When asked by Fox News host Sean Hannity if he would promise the American people that he would never “abuse power as retribution against anybody” if he wins next year’s presidential election, Trump replied: “Except for day one.”
The former president added that, on the first day of any second term, he would shut the border with Mexico and expand oil drilling.
“I love this guy,” Donald Trump said of Hannity. “He says: ‘You’re not going to be a dictator, are you?’ I said: ‘No, no, no, other than day one. We’re closing the border and we’re drilling, drilling, drilling. After that, I’m not a dictator’.”
It’s not exactly encouraging rhetoric from a man who, among other charges, a court has decided can sued for allegedly inciting the 6 January Capitol riot. It’s certainly not beyond the realms of possibility that he could win the election – he is the Republican frontrunner, and his supporters have never gone away.

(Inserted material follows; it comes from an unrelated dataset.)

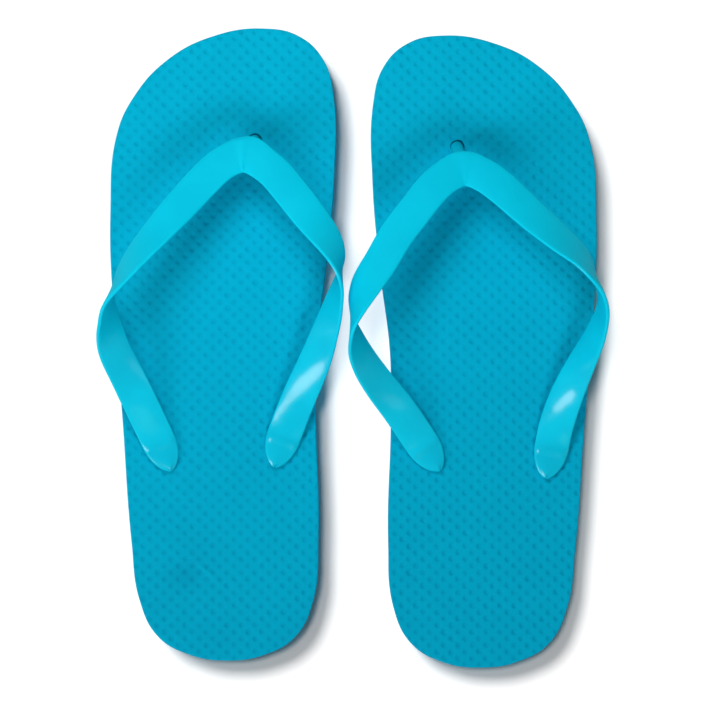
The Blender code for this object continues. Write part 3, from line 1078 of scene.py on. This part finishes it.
def foam_material(name, light, dark):
    """Matte closed-cell foam: cloudy colour, painted shade in its hollows and towards the heel, and a fine
    porous skin.
    """
    nodes = Nodes(name)
    shader = nodes.shader
    cloud = nodes.spread(nodes.noise(*FOAM_CLOUD), *NOISE_RANGE, 0.0, FOAM_CLOUD_SHADE)
    speckle = nodes.spread(nodes.noise(*FOAM_SPECKLE), *SPECKLE_RANGE, 0.0, FOAM_SPECKLE_SHADE)
    # Painted shade in the dimples, dents and tread grooves.
    pit = nodes.math("MULTIPLY", nodes.attribute("pit").outputs["Fac"], PIT_SHADE)
    split = nodes.add("ShaderNodeSeparateXYZ")
    nodes.link(nodes.attribute("place").outputs["Vector"], split.inputs["Vector"])
    # Painted shade towards the heel, standing in for the light falling off there.
    painted_heel_shade = nodes.spread(split.outputs["Y"], *HEEL_SHADE_RANGE, HEEL_SHADE, 0.0)
    amount = nodes.math("ADD", nodes.math("ADD", cloud, speckle), nodes.math("ADD", pit, painted_heel_shade))
    nodes.link(nodes.mix(amount, light, dark), shader.inputs["Base Color"])
    skin = nodes.spread(nodes.noise(*FOAM_SKIN), *NOISE_RANGE, *FOAM_ROUGHNESS)
    nodes.link(skin, shader.inputs["Roughness"])
    shader.inputs["Specular IOR Level"].default_value = FOAM_LEVEL
    pores = nodes.bump(nodes.noise(*FOAM_PORES), *PORE_BUMP)
    nodes.link(nodes.bump(nodes.noise(*FOAM_SWELL), *FOAM_SWELL_BUMP, pores), shader.inputs["Normal"])
    return nodes.material


def moulding_material(name, light, dark, gloss):
    """Soft moulding, with a painted highlight along its thin rims and ridge and painted shade at its
    flattened tongue ends.

    Gloss is the specular level, the roughness and the depth of the grain.
    """
    nodes = Nodes(name)
    shader = nodes.shader
    level, roughness, depth = gloss
    cloud = nodes.spread(nodes.noise(*MOULDING_CLOUD), *NOISE_RANGE, 0.0, MOULDING_CLOUD_SHADE)
    # Painted highlight along the rims and the ridge.
    rim = nodes.math("MULTIPLY", nodes.attribute("rim").outputs["Fac"], RIM_HIGHLIGHT)
    # Painted shade at the flattened tongue ends.
    thick = nodes.math("MULTIPLY", nodes.attribute("thick").outputs["Fac"], TONGUE_SHADE)
    amount = nodes.math("SUBTRACT", nodes.math("ADD", cloud, thick), rim)
    nodes.link(nodes.mix(amount, light, dark), shader.inputs["Base Color"])
    smoothest = roughness - ROUGHNESS_SPREAD
    roughest = roughness + ROUGHNESS_SPREAD
    sheen = nodes.spread(nodes.noise(*MOULDING_SHEEN), *NOISE_RANGE, smoothest, roughest)
    nodes.link(sheen, shader.inputs["Roughness"])
    shader.inputs["Specular IOR Level"].default_value = level
    grain = nodes.bump(nodes.noise(*MOULDING_GRAIN), depth, GRAIN_STRENGTH)
    nodes.link(nodes.bump(nodes.noise(*MOULDING_SWELL), *MOULDING_SWELL_BUMP, grain), shader.inputs["Normal"])
    return nodes.material


def dress(piece, *materials):
    """Gives a piece its materials."""
    for material in materials:
        piece.data.materials.append(material)


def bend(piece):
    """Bakes the piece's transform into its mesh."""
    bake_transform(piece)


def sandal(side, materials):
    """Builds one sandal and hangs its toe post and side plugs on their bodies."""
    loop = outline(side)
    sheet = footbed(side, loop)
    base = outsole(side, loop)
    band = strap(side)
    sole_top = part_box(side + "_footbed_rear")[1].z / MM
    post = toe_post(side, sole_top)
    dress(sheet, materials["footbed"])
    dress(base, materials["outsole"])
    dress(band, materials["strap"], materials["strap_foot_side"])
    dress(post, materials["plug"])
    bend(sheet)
    bend(base)
    bend(band)
    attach(post, side + "_toe")
    pieces = [sheet, base, band, post]
    for place in ("outer", "inner"):
        plug = side_plug(side, place)
        dress(plug, materials["plug"])
        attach(plug, side + "_heel")
        pieces.append(plug)
    return pieces


def floor():
    """Lays the pale floor, which doesn't show in gloss."""
    mesh = bpy.data.meshes.new("studio_floor")
    bm = bmesh.new()
    bmesh.ops.create_grid(bm, x_segments=1, y_segments=1, size=FLOOR_SIZE / 2)
    bm.to_mesh(mesh)
    bm.free()
    ground = bpy.data.objects.new("studio_floor", mesh)
    bpy.context.scene.collection.objects.link(ground)
    material = bpy.data.materials.new("studio_floor")
    material.use_nodes = True
    shader = material.node_tree.nodes["Principled BSDF"]
    shader.inputs["Base Color"].default_value = FLOOR_COLOUR
    shader.inputs["Roughness"].default_value = 1.0
    shader.inputs["Specular IOR Level"].default_value = 0.0
    ground.data.materials.append(material)
    ground.visible_glossy = False
    return ground


def linked(name, things):
    """Gathers objects that a lamp is limited to."""
    group = bpy.data.collections.new(name)
    for thing in things:
        group.objects.link(thing)
    return group


def oval_lamp(name, settings, lit):
    """Hangs an oval softbox that lights only the given objects."""
    place, width, height, power, in_gloss = settings
    light = bpy.data.lights.new(name, "AREA")
    light.shape = "ELLIPSE"
    light.size = width
    light.size_y = height
    light.energy = power
    lamp = bpy.data.objects.new(name, light)
    lamp.location = place
    lamp.rotation_mode = "QUATERNION"
    lamp.rotation_quaternion = (Vector(place) - Vector(LIGHTS_AIM)).to_track_quat("Z", "Y")
    bpy.context.scene.collection.objects.link(lamp)
    lamp.visible_glossy = in_gloss
    lamp.light_linking.receiver_collection = lit


def surround():
    """Makes an even pale surround that is a little dimmer overhead than at the horizon."""
    world = bpy.data.worlds.new("surround")
    world.use_nodes = True
    tree = world.node_tree
    direction = tree.nodes.new("ShaderNodeTexCoord")
    split = tree.nodes.new("ShaderNodeSeparateXYZ")
    strength = tree.nodes.new("ShaderNodeMapRange")
    strength.inputs["To Min"].default_value = HORIZON_STRENGTH
    strength.inputs["To Max"].default_value = ZENITH_STRENGTH
    background = tree.nodes["Background"]
    background.inputs["Color"].default_value = (1.0, 1.0, 1.0, 1.0)
    tree.links.new(direction.outputs["Generated"], split.inputs["Vector"])
    tree.links.new(split.outputs["Z"], strength.inputs["Value"])
    tree.links.new(strength.outputs["Result"], background.inputs["Strength"])
    bpy.context.scene.world = world


def floor_sun(settings, ground, pieces):
    """Adds a sun that lights only the floor and is blocked only by some of the pieces."""
    direction, strength, angle, colour, endings = settings
    sun = bpy.data.lights.new("floor_sun", "SUN")
    sun.energy = strength
    sun.color = colour
    sun.angle = math.radians(angle)
    lamp = bpy.data.objects.new("floor_sun", sun)
    lamp.rotation_mode = "QUATERNION"
    lamp.rotation_quaternion = Vector(direction).to_track_quat("Z", "Y")
    bpy.context.scene.collection.objects.link(lamp)
    lamp.light_linking.receiver_collection = linked("lit_floor", [ground])
    lamp.light_linking.blocker_collection = linked(
        "floor_shade", [piece for piece in pieces if piece.name.endswith(endings)]
    )


def lights(pieces, ground):
    """Sets the studio's lamps and its surround."""
    lit = linked("lit_sandals", pieces)
    oval_lamp("top_light", TOP_LIGHT, lit)
    oval_lamp("softbox", SOFTBOX, lit)
    oval_lamp("side_light", SIDE_LIGHT, lit)
    oval_lamp("heel_light", HEEL_LIGHT, lit)
    for settings in FLOOR_SUNS:
        floor_sun(settings, ground, pieces)
    surround()


def camera():
    """Looks straight down on the pair."""
    view = bpy.data.cameras.new("camera")
    view.lens = CAMERA_LENS
    view.sensor_width = SENSOR_WIDTH
    view.clip_start, view.clip_end = CLIP_RANGE
    eye = bpy.data.objects.new("camera", view)
    eye.location = Vector(CAMERA_PLACE) * MM
    bpy.context.scene.collection.objects.link(eye)
    bpy.context.scene.camera = eye


def build():
    """Builds everything."""
    materials = {
        "footbed": foam_material("footbed_foam", FOAM_LIGHT, FOAM_DARK),
        "outsole": foam_material("outsole_foam", OUTSOLE_LIGHT, OUTSOLE_DARK),
        "strap": moulding_material("strap_outer_face", STRAP_LIGHT, STRAP_DARK, SATIN),
        "strap_foot_side": moulding_material("strap_foot_side", FOOT_SIDE_LIGHT, FOOT_SIDE_DARK, GLOSSY),
        "plug": moulding_material("plug_moulding", STRAP_LIGHT, STRAP_DARK, SATIN),
    }
    pieces = sandal("left", materials) + sandal("right", materials)
    lights(pieces, floor())
    camera()
    bpy.context.scene.view_settings.view_transform = "Standard"


build()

Donald Trump has ‘traits’ of a dictator
Dr Edward Goldring, a politics lecturer at the University of York and author of Purges: How Dictators Fight to Survive, says it’s not impossible for Trump to emerge as a dictator.
“It’s a really interesting question. On one level, yes, I think he does the traits of a dictator in that he’s telling us he does. So, for me, this is a question about motivation. Does Trump have the motivation to become a dictator?
“I would argue yes, because he’s telling us he does.”
Goldring’s perspective has little to do with Trump’s most-recent comments, which the author described as muddled.
“The two actions he referred to [closing the border with Mexico and expanding oil drilling] have nothing to do with being a dictator,” Goldring points out.
But other actions he’s proposed for his next presidency would align him with past dictators, or at the very least with hard-line right-wing leaders such as Brazil’s former president Jair Bolsonaro.
“Actions he’s already proposed, like replacing tens of thousands of bureaucrats in [Washington] DC… clamping down on free media. They would certainly concern me,” Goldring says.
Phillip Ayoub, a professor of international relations at University College London, agrees that there’s a real threat that Trump could grasp “unprecedented power” if re-elected.
“He has already named political opponents he wishes to target,” Ayoub says.
“He would obviously have to win the election, but he is clearly positioned to clinch the Republican nomination, and Biden’s dwindling poll numbers – exacerbated by his position on Israel’s war – make a Trump win a serious possibility.
“If he were to win, he would enter an office with fewer and fewer untapped constraints on his power. Congress’ ultimate threat to hold him accountable for breaching the norms of office, that of impeachment, has already demonstrated its limitability in past attempts.
“The justice system has struggled to hold him to account.”
A lot could happen before the election, which takes place in November, but with Trump in the mix, one thing is certain: it’s always possible for things to get worse.